Requirement:
Retype the listing that follows, word for word.

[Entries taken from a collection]
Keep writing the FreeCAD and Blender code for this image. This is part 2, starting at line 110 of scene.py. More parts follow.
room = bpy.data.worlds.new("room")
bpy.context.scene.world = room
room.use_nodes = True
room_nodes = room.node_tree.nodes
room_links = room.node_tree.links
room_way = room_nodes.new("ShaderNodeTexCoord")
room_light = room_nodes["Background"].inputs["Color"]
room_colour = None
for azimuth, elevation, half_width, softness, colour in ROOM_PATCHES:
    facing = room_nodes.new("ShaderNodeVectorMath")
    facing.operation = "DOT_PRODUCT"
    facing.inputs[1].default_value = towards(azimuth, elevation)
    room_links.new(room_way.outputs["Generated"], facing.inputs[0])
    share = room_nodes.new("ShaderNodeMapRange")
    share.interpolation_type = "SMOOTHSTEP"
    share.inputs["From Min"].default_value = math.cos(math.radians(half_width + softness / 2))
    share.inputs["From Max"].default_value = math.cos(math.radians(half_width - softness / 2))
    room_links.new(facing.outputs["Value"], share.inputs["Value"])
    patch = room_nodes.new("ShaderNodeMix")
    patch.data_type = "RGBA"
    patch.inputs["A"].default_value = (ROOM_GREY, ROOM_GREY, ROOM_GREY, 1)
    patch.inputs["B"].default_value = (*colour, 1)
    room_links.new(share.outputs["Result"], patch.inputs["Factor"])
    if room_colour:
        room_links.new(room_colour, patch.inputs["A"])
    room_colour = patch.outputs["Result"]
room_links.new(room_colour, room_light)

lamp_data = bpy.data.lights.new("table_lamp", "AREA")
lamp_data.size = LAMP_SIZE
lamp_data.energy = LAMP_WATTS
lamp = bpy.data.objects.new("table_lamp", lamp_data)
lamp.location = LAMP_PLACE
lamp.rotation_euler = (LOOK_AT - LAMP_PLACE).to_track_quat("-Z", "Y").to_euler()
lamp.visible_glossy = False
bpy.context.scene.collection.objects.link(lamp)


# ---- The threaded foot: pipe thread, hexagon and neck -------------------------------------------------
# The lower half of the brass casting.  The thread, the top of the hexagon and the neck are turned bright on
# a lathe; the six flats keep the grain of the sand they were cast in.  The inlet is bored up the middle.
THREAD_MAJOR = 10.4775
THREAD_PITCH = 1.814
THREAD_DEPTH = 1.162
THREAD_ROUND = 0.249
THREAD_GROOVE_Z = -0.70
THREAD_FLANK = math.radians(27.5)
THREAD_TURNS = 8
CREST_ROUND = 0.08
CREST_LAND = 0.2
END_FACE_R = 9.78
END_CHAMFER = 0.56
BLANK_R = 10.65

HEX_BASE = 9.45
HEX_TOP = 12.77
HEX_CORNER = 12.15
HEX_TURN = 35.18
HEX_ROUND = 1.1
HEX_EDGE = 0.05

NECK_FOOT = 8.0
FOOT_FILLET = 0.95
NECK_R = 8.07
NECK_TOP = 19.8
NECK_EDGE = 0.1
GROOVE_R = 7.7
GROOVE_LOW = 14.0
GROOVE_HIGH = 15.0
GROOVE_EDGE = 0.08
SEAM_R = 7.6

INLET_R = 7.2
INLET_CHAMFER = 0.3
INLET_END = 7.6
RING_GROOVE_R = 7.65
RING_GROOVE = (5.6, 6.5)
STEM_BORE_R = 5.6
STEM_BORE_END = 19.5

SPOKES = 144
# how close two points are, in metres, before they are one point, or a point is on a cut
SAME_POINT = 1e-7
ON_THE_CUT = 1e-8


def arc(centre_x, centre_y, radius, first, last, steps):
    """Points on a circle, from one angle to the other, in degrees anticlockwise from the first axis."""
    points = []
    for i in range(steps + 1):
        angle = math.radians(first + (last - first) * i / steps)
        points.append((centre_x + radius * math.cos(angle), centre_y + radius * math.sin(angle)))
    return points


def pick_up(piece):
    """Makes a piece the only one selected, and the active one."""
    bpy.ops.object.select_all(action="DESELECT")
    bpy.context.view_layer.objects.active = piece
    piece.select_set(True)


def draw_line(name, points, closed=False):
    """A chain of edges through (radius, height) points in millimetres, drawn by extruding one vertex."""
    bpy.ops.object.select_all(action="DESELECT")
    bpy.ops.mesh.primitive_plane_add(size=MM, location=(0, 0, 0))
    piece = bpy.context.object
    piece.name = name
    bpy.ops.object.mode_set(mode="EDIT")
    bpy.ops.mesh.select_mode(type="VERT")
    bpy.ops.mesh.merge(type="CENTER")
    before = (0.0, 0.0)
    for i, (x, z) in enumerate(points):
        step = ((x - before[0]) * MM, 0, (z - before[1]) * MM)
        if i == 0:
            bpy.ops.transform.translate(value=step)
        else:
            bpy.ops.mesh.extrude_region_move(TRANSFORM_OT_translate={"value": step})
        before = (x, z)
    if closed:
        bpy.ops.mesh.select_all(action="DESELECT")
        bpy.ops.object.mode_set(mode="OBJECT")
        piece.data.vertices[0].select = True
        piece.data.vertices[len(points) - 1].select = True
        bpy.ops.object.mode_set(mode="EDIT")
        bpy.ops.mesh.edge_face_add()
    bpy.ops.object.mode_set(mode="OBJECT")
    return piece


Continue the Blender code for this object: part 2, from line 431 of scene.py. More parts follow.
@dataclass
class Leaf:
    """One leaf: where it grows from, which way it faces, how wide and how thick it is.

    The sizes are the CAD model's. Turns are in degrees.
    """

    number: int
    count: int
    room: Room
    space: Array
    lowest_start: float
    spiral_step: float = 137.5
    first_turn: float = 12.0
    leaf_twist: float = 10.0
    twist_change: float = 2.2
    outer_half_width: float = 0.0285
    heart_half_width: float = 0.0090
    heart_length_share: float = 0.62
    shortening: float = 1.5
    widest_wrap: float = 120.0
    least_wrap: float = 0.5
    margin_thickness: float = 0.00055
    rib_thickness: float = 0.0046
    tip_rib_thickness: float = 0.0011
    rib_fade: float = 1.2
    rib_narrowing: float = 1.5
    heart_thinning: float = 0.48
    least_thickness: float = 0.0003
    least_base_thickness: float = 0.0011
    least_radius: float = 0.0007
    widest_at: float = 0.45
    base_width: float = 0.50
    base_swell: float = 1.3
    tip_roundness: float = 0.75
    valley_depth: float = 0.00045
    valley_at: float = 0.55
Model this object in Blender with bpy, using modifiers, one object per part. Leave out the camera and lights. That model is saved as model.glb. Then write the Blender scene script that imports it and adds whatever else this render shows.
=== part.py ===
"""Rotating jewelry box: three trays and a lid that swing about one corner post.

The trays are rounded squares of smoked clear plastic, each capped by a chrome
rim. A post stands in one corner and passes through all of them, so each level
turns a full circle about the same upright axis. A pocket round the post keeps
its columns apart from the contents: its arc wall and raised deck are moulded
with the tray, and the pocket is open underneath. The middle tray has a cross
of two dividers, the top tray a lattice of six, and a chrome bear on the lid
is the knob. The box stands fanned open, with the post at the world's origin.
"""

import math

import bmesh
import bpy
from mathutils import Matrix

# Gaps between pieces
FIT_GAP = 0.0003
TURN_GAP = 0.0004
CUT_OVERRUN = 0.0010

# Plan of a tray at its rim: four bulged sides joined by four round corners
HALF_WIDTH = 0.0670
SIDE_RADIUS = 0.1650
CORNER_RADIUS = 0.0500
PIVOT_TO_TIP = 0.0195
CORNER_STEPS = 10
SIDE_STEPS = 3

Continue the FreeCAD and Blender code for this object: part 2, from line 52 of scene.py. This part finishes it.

Reply to the exercise:
Keep writing the FreeCAD and Blender code for this image. This is part 2, starting at line 110 of scene.py. More parts follow.
room = bpy.data.worlds.new("room")
bpy.context.scene.world = room
room.use_nodes = True
room_nodes = room.node_tree.nodes
room_links = room.node_tree.links
room_way = room_nodes.new("ShaderNodeTexCoord")
room_light = room_nodes["Background"].inputs["Color"]
room_colour = None
for azimuth, elevation, half_width, softness, colour in ROOM_PATCHES:
    facing = room_nodes.new("ShaderNodeVectorMath")
    facing.operation = "DOT_PRODUCT"
    facing.inputs[1].default_value = towards(azimuth, elevation)
    room_links.new(room_way.outputs["Generated"], facing.inputs[0])
    share = room_nodes.new("ShaderNodeMapRange")
    share.interpolation_type = "SMOOTHSTEP"
    share.inputs["From Min"].default_value = math.cos(math.radians(half_width + softness / 2))
    share.inputs["From Max"].default_value = math.cos(math.radians(half_width - softness / 2))
    room_links.new(facing.outputs["Value"], share.inputs["Value"])
    patch = room_nodes.new("ShaderNodeMix")
    patch.data_type = "RGBA"
    patch.inputs["A"].default_value = (ROOM_GREY, ROOM_GREY, ROOM_GREY, 1)
    patch.inputs["B"].default_value = (*colour, 1)
    room_links.new(share.outputs["Result"], patch.inputs["Factor"])
    if room_colour:
        room_links.new(room_colour, patch.inputs["A"])
    room_colour = patch.outputs["Result"]
room_links.new(room_colour, room_light)

lamp_data = bpy.data.lights.new("table_lamp", "AREA")
lamp_data.size = LAMP_SIZE
lamp_data.energy = LAMP_WATTS
lamp = bpy.data.objects.new("table_lamp", lamp_data)
lamp.location = LAMP_PLACE
lamp.rotation_euler = (LOOK_AT - LAMP_PLACE).to_track_quat("-Z", "Y").to_euler()
lamp.visible_glossy = False
bpy.context.scene.collection.objects.link(lamp)


# ---- The threaded foot: pipe thread, hexagon and neck -------------------------------------------------
# The lower half of the brass casting.  The thread, the top of the hexagon and the neck are turned bright on
# a lathe; the six flats keep the grain of the sand they were cast in.  The inlet is bored up the middle.
THREAD_MAJOR = 10.4775
THREAD_PITCH = 1.814
THREAD_DEPTH = 1.162
THREAD_ROUND = 0.249
THREAD_GROOVE_Z = -0.70
THREAD_FLANK = math.radians(27.5)
THREAD_TURNS = 8
CREST_ROUND = 0.08
CREST_LAND = 0.2
END_FACE_R = 9.78
END_CHAMFER = 0.56
BLANK_R = 10.65

HEX_BASE = 9.45
HEX_TOP = 12.77
HEX_CORNER = 12.15
HEX_TURN = 35.18
HEX_ROUND = 1.1
HEX_EDGE = 0.05

NECK_FOOT = 8.0
FOOT_FILLET = 0.95
NECK_R = 8.07
NECK_TOP = 19.8
NECK_EDGE = 0.1
GROOVE_R = 7.7
GROOVE_LOW = 14.0
GROOVE_HIGH = 15.0
GROOVE_EDGE = 0.08
SEAM_R = 7.6

INLET_R = 7.2
INLET_CHAMFER = 0.3
INLET_END = 7.6
RING_GROOVE_R = 7.65
RING_GROOVE = (5.6, 6.5)
STEM_BORE_R = 5.6
STEM_BORE_END = 19.5

SPOKES = 144
# how close two points are, in metres, before they are one point, or a point is on a cut
SAME_POINT = 1e-7
ON_THE_CUT = 1e-8


def arc(centre_x, centre_y, radius, first, last, steps):
    """Points on a circle, from one angle to the other, in degrees anticlockwise from the first axis."""
    points = []
    for i in range(steps + 1):
        angle = math.radians(first + (last - first) * i / steps)
        points.append((centre_x + radius * math.cos(angle), centre_y + radius * math.sin(angle)))
    return points


def pick_up(piece):
    """Makes a piece the only one selected, and the active one."""
    bpy.ops.object.select_all(action="DESELECT")
    bpy.context.view_layer.objects.active = piece
    piece.select_set(True)


def draw_line(name, points, closed=False):
    """A chain of edges through (radius, height) points in millimetres, drawn by extruding one vertex."""
    bpy.ops.object.select_all(action="DESELECT")
    bpy.ops.mesh.primitive_plane_add(size=MM, location=(0, 0, 0))
    piece = bpy.context.object
    piece.name = name
    bpy.ops.object.mode_set(mode="EDIT")
    bpy.ops.mesh.select_mode(type="VERT")
    bpy.ops.mesh.merge(type="CENTER")
    before = (0.0, 0.0)
    for i, (x, z) in enumerate(points):
        step = ((x - before[0]) * MM, 0, (z - before[1]) * MM)
        if i == 0:
            bpy.ops.transform.translate(value=step)
        else:
            bpy.ops.mesh.extrude_region_move(TRANSFORM_OT_translate={"value": step})
        before = (x, z)
    if closed:
        bpy.ops.mesh.select_all(action="DESELECT")
        bpy.ops.object.mode_set(mode="OBJECT")
        piece.data.vertices[0].select = True
        piece.data.vertices[len(points) - 1].select = True
        bpy.ops.object.mode_set(mode="EDIT")
        bpy.ops.mesh.edge_face_add()
    bpy.ops.object.mode_set(mode="OBJECT")
    return piece


Continue the Blender code for this object: part 2, from line 431 of scene.py. More parts follow.
@dataclass
class Leaf:
    """One leaf: where it grows from, which way it faces, how wide and how thick it is.

    The sizes are the CAD model's. Turns are in degrees.
    """

    number: int
    count: int
    room: Room
    space: Array
    lowest_start: float
    spiral_step: float = 137.5
    first_turn: float = 12.0
    leaf_twist: float = 10.0
    twist_change: float = 2.2
    outer_half_width: float = 0.0285
    heart_half_width: float = 0.0090
    heart_length_share: float = 0.62
    shortening: float = 1.5
    widest_wrap: float = 120.0
    least_wrap: float = 0.5
    margin_thickness: float = 0.00055
    rib_thickness: float = 0.0046
    tip_rib_thickness: float = 0.0011
    rib_fade: float = 1.2
    rib_narrowing: float = 1.5
    heart_thinning: float = 0.48
    least_thickness: float = 0.0003
    least_base_thickness: float = 0.0011
    least_radius: float = 0.0007
    widest_at: float = 0.45
    base_width: float = 0.50
    base_swell: float = 1.3
    tip_roundness: float = 0.75
    valley_depth: float = 0.00045
    valley_at: float = 0.55
Model this object in Blender with bpy, using modifiers, one object per part. Leave out the camera and lights. That model is saved as model.glb. Then write the Blender scene script that imports it and adds whatever else this render shows.
=== part.py ===
"""Rotating jewelry box: three trays and a lid that swing about one corner post.

The trays are rounded squares of smoked clear plastic, each capped by a chrome
rim. A post stands in one corner and passes through all of them, so each level
turns a full circle about the same upright axis. A pocket round the post keeps
its columns apart from the contents: its arc wall and raised deck are moulded
with the tray, and the pocket is open underneath. The middle tray has a cross
of two dividers, the top tray a lattice of six, and a chrome bear on the lid
is the knob. The box stands fanned open, with the post at the world's origin.
"""

import math

import bmesh
import bpy
from mathutils import Matrix

# Gaps between pieces
FIT_GAP = 0.0003
TURN_GAP = 0.0004
CUT_OVERRUN = 0.0010

# Plan of a tray at its rim: four bulged sides joined by four round corners
HALF_WIDTH = 0.0670
SIDE_RADIUS = 0.1650
CORNER_RADIUS = 0.0500
PIVOT_TO_TIP = 0.0195
CORNER_STEPS = 10
SIDE_STEPS = 3

Continue the FreeCAD and Blender code for this object: part 2, from line 52 of scene.py. This part finishes it.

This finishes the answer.